Inoltre, si ribalta un concetto di diritto costituzionale: non si può condizionare il riconoscimento di un diritto soggettivo all’interno di un limite di spesa, perché o si accontenta chi arriva prima fino a quando le risorse non sono finite, oppure è un provvedimento sperimentale perché strumenti di gestione finanziaria eccezionali sono stati previsti in altre occasioni, ma si trattava però di piccoli gruppi di persone interessate. Diventerebbe, insomma, molto complesso applicare questo metodo in un’operazione che coinvolge centinaia di migliaia di persone.

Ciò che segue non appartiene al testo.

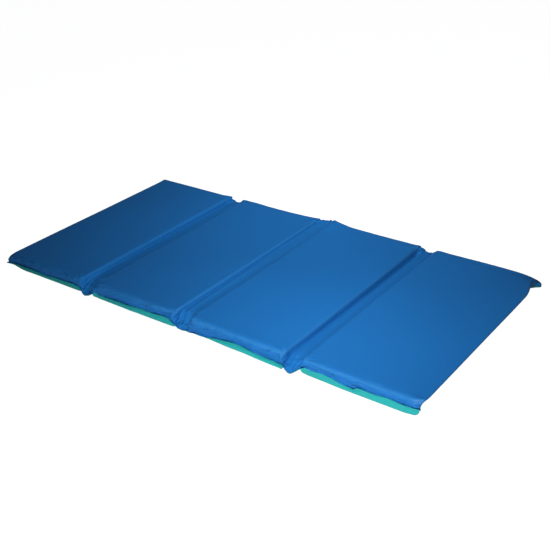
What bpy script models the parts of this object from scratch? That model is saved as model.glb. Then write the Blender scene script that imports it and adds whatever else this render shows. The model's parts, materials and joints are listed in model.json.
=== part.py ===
"""Four-panel folding gym mat: foam slabs in a two-sheet vinyl cover, hinged along three welded webs.

Metres, +Z up. The origin is the centre of the mat's footprint, on the floor.
X runs along the mat, across the folds. Y runs across the mat, along the folds.
Panels and webs are numbered from -X to +X.
"""

import math

import bmesh
import bpy
from mathutils import Vector

# Driving dimensions
MAT_LENGTH = 1.2192
MAT_WIDTH = 0.6096
THICKNESS = 0.0381
PANEL_COUNT = 4
WEB_WIDTH = 0.042  # from bend line to bend line; more than THICKNESS, so that two panels fold flat together
FLANGE_WIDTH = 0.0056  # welded margin outside the foam, on the free sides
SHEET = 0.0006  # one layer of cover vinyl
WELD_GAP = 0.0003  # kept between the two sheets where they are welded
FOAM_GAP = 0.0003  # kept between foam and cover, above and below
FOAM_SLACK = 0.003  # room around the sides of the foam in its pocket

# Shape of a panel's edge
WALL_LEAN = 0.0035  # how far the side of the cover leans in, from seam to top
EDGE_RADIUS = 0.006
FOOT_CORNER = 0.014
FLANGE_CORNER = 0.003
BEND_CLEARANCE = 0.0012  # from a bend line to the sheet on either side of it
LEDGE = 0.0004  # sliver of flat sheet outside the wall along a bend line
FOAM_CORNER = 0.010
FOAM_EDGE = 0.006

CORNER_STEPS = 5
EDGE_STEPS = 3

# Derived sizes
SEAM_Z = THICKNESS / 2
SEAM_FACE = WELD_GAP / 2 + SHEET  # from the seam plane to the outer face of either sheet
PANEL_SPAN = (MAT_LENGTH - (PANEL_COUNT - 1) * WEB_WIDTH - 2 * FLANGE_WIDTH) / PANEL_COUNT
PITCH = PANEL_SPAN + WEB_WIDTH
ROOT_PANEL = 2

BLUE = (0.012, 0.156, 0.445, 1.0)
TEAL = (0.017, 0.376, 0.305, 1.0)
FOAM = (0.86, 0.82, 0.68, 1.0)


def clear_scene():
    for obj in list(bpy.data.objects):
        bpy.data.objects.remove(obj)


def make_material(name, color, roughness):
    material = bpy.data.materials.new(name)
    material.use_nodes = True
    shader = material.node_tree.nodes["Principled BSDF"]
    shader.inputs["Base Color"].default_value = color
    shader.inputs["Roughness"].default_value = roughness
    shader.inputs["Metallic"].default_value = 0.0
    return material


def panel_centre(number):
    """X of a panel's centre."""
    return (number - (PANEL_COUNT + 1) / 2) * PITCH


def bend_line(panel, side):
    """X of the bend line at a panel's -X (side -1) or +X (side 1) end."""
    return panel_centre(panel) + side * PANEL_SPAN / 2


def rounded_rectangle(x_low, x_high, half_width, radius, z):
    """Points of a rounded rectangle, counter-clockwise from above."""
    corners = (
        (x_high - radius, half_width - radius, 0),
        (x_low + radius, half_width - radius, 1),
        (x_low + radius, radius - half_width, 2),
        (x_high - radius, radius - half_width, 3),
    )
    points = []
    for x, y, quarter in corners:
        for step in range(CORNER_STEPS + 1):
            angle = (quarter + step / CORNER_STEPS) * math.pi / 2
            points.append(Vector((x + radius * math.cos(angle), y + radius * math.sin(angle), z)))
    return points


def bridge_rings(mesh, rings):
    """Faces between each ring of points and the next; returns the rings as vertices."""
    rows = [[mesh.verts.new(point) for point in ring] for ring in rings]
    for lower, upper in zip(rows, rows[1:]):
        for i, vert in enumerate(lower):
            after = (i + 1) % len(lower)
            mesh.faces.new((vert, lower[after], upper[after], upper[i]))
    return rows


def add_object(name, mesh, material, parent, at):
    """Links a mesh, modelled in world coordinates, with its origin at the pivot `at`."""
    bmesh.ops.recalc_face_normals(mesh, faces=mesh.faces)
    bmesh.ops.translate(mesh, verts=mesh.verts, vec=-at)
    data = bpy.data.meshes.new(name)
    mesh.to_mesh(data)
    mesh.free()
    data.shade_smooth()
    data.set_sharp_from_angle(angle=math.radians(30))
    data.materials.append(material)
    obj = bpy.data.objects.new(name, data)
    bpy.context.scene.collection.objects.link(obj)
    obj.parent = parent
    return obj


def wall_rings(x_low, x_high, half_width, corner, height, lean, edge):
    """Rings up the side of a pad, from its foot at z = 0 over a rounded edge to its top."""
    rings = [rounded_rectangle(x_low, x_high, half_width, corner, 0)]
    for step in range(EDGE_STEPS + 1):
        angle = step / EDGE_STEPS * math.pi / 2
        inset = lean + edge * (1 - math.cos(angle))
        z = height - edge * (1 - math.sin(angle))
        shape = (x_low + inset, x_high - inset, half_width - inset, max(corner - inset, edge / 2))
        rings.append(rounded_rectangle(*shape, z))
    return rings


def cover_half(number, up, name, material, parent, at):
    """One sheet's share of a panel: welded flange, leaning wall, rounded edge and flat face.

    up is 1 for the sheet above the seam and -1 for the one below it.
    """
    free = {-1: number == 1, 1: number == PANEL_COUNT}
    foot, tip = {}, {}
    for side in (-1, 1):
        line = bend_line(number, side)
        margin = BEND_CLEARANCE + LEDGE
        foot[side] = line if free[side] else line - side * margin
        tip[side] = line + side * FLANGE_WIDTH if free[side] else line - side * BEND_CLEARANCE
    half_width = MAT_WIDTH / 2
    flange = rounded_rectangle(tip[-1], tip[1], half_width, FLANGE_CORNER, 0)
    height = SEAM_Z - SEAM_FACE
    rings = [flange]
    rings += wall_rings(
        foot[-1], foot[1], half_width - FLANGE_WIDTH, FOOT_CORNER, height, WALL_LEAN, EDGE_RADIUS
    )
    mesh = bmesh.new()
    rows = bridge_rings(mesh, rings)
    mesh.faces.new(rows[-1])
    for vert in mesh.verts:
        vert.co.z = SEAM_Z + up * (SEAM_FACE + vert.co.z)
    bmesh.ops.recalc_face_normals(mesh, faces=mesh.faces)
    if mesh.faces[-1].normal.z * up < 0:
        bmesh.ops.reverse_faces(mesh, faces=mesh.faces)
    bmesh.ops.solidify(mesh, geom=mesh.faces[:], thickness=SHEET)
    return add_object(name, mesh, material, parent, at)


def foam_slab(number, material, parent, at):
    """A foam block with softened edges, filling the pocket between the two sheets."""
    skin = SHEET + FOAM_GAP
    inset = BEND_CLEARANCE + LEDGE + WALL_LEAN + SHEET + FOAM_SLACK
    x_low = bend_line(number, -1) + inset
    x_high = bend_line(number, 1) - inset
    half_width = MAT_WIDTH / 2 - FLANGE_WIDTH - inset
    half_height = SEAM_Z - skin
    upper = wall_rings(x_low, x_high, half_width, FOAM_CORNER, half_height, 0, FOAM_EDGE)
    lower = [[Vector((p.x, p.y, -p.z)) for p in ring] for ring in reversed(upper[1:])]
    mesh = bmesh.new()
    rows = bridge_rings(mesh, lower + upper[1:])
    mesh.faces.new(rows[-1])
    mesh.faces.new(list(reversed(rows[0])))
    bmesh.ops.translate(mesh, verts=mesh.verts, vec=(0, 0, SEAM_Z))
    return add_object(f"foam_slab_{number}", mesh, material, parent, at)


def web_layer(number, up, name, material, parent, at):
    """The strip of one sheet between two panels, welded flat to the other sheet."""
    x_low = bend_line(number, 1) + BEND_CLEARANCE
    x_high = bend_line(number + 1, -1) - BEND_CLEARANCE
    z_near = SEAM_Z + up * WELD_GAP / 2
    z_far = z_near + up * SHEET
    outlines = [rounded_rectangle(x_low, x_high, MAT_WIDTH / 2, FLANGE_CORNER, z) for z in (z_near, z_far)]
    mesh = bmesh.new()
    rows = bridge_rings(mesh, outlines)
    mesh.faces.new(rows[-1])
    mesh.faces.new(list(reversed(rows[0])))
    return add_object(name, mesh, material, parent, at)


def add_pivot(name, parent, parent_at, at):
    """An empty on a joint's axis; what it carries turns about it."""
    pivot = bpy.data.objects.new(name, None)
    bpy.context.scene.collection.objects.link(pivot)
    pivot.parent = parent
    pivot.location = at - parent_at
    return pivot


def build_panel(number, materials, pivot, at):
    foam_slab(number, materials["foam"], pivot, at)
    cover_half(number, 1, f"top_cover_{number}", materials["blue"], pivot, at)
    cover_half(number, -1, f"bottom_cover_{number}", materials["teal"], pivot, at)


def build_web(number, materials, pivot, at):
    web_layer(number, 1, f"fold_web_top_{number}", materials["blue"], pivot, at)
    web_layer(number, -1, f"fold_web_bottom_{number}", materials["teal"], pivot, at)


def build_chain(side, root, materials):
    """Webs and panels outwards from the root panel, each hung on the one before it."""
    parent, parent_at, inner = root, Vector((panel_centre(ROOT_PANEL), 0, SEAM_Z)), ROOT_PANEL
    while 1 <= inner + side <= PANEL_COUNT:
        outer = inner + side
        web = min(inner, outer)
        at = Vector((bend_line(inner, side), 0, SEAM_Z))
        web_pivot = add_pivot(f"fold_{web}_inner_pivot", parent, parent_at, at)
        build_web(web, materials, web_pivot, at)
        outer_at = Vector((bend_line(outer, -side), 0, SEAM_Z))
        parent = add_pivot(f"fold_{web}_outer_pivot", web_pivot, at, outer_at)
        build_panel(outer, materials, parent, outer_at)
        parent_at, inner = outer_at, outer


def main():
    clear_scene()
    materials = {
        "blue": make_material("blue_vinyl", BLUE, 0.38),
        "teal": make_material("teal_vinyl", TEAL, 0.42),
        "foam": make_material("foam", FOAM, 0.95),
    }
    root_at = Vector((panel_centre(ROOT_PANEL), 0, SEAM_Z))
    root = add_pivot("mat_root", None, Vector(), root_at)
    build_panel(ROOT_PANEL, materials, root, root_at)
    for side in (-1, 1):
        build_chain(side, root, materials)


main()
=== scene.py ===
import json
import math

import bpy
import numpy as np
from mathutils import Matrix, Vector


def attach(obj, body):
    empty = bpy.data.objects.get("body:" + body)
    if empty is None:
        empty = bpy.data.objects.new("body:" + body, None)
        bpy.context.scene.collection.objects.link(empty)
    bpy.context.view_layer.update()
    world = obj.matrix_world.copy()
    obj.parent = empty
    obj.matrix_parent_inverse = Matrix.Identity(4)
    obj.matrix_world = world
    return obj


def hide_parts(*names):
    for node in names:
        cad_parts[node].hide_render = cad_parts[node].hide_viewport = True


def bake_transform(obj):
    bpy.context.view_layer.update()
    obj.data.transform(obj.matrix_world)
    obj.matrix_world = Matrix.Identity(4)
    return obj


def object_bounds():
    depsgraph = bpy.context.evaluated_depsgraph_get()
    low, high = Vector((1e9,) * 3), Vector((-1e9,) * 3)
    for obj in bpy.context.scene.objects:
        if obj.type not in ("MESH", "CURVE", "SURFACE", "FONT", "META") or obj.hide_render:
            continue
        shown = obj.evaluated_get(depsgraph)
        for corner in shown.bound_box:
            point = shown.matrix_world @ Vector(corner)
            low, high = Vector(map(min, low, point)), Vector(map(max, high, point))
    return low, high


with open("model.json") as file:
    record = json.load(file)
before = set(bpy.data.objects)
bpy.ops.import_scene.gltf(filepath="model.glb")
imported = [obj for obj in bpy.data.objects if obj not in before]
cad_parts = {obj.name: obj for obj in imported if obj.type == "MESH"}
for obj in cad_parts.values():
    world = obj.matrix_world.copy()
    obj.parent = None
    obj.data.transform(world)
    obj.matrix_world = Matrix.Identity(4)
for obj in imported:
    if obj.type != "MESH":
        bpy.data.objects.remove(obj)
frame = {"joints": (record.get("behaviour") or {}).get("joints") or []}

# The mat lies blue side up. Its panels and folds are numbered from -X to +X, as in the frame.
# Each sheet of vinyl is one grid of points over the whole mat, shaped first and cut into pieces last.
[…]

La maggior parte delle persone che potranno aderire a quota 100 nel triennio 2019-2020-2021 (ammesso che sia strutturale la norma e appunto a termine) non vedrà l’ora di andare in pensione e l’impatto sarebbe difficilmente sostenibile – mentre dal 2022 la maggior parte di quelli che andranno in pensione avranno la quota più rilevante della pensione calcolata col sistema contributivo (il 65% dell’assegno) e quindi avrà un abbattimento reale del 20% rispetto alla quota maturata ai 67 anni. Il che significa che le persone ci ragioneranno un po’ di più . E come giustamente afferma Tito Boeri è escluso che si possa evitare un aumento dell’età pensionabile. Una soglia che, legata per legge alla speranza di vita, dovrebbe arrivare nel 2019 a 67 anni, cinque mesi in più rispetto a ora. Se saltasse l’adeguamento ci sarebbe un impatto sui conti stimabile in 141 miliardi di euro. Ma non sarebbe solo un problema di tenuta dei conti pubblici visto che le pensioni sarebbero più basse: quindi questo stop all’aumento progressivo dell’età pensionabile non è neanche nell’interesse dei lavoratori più deboli.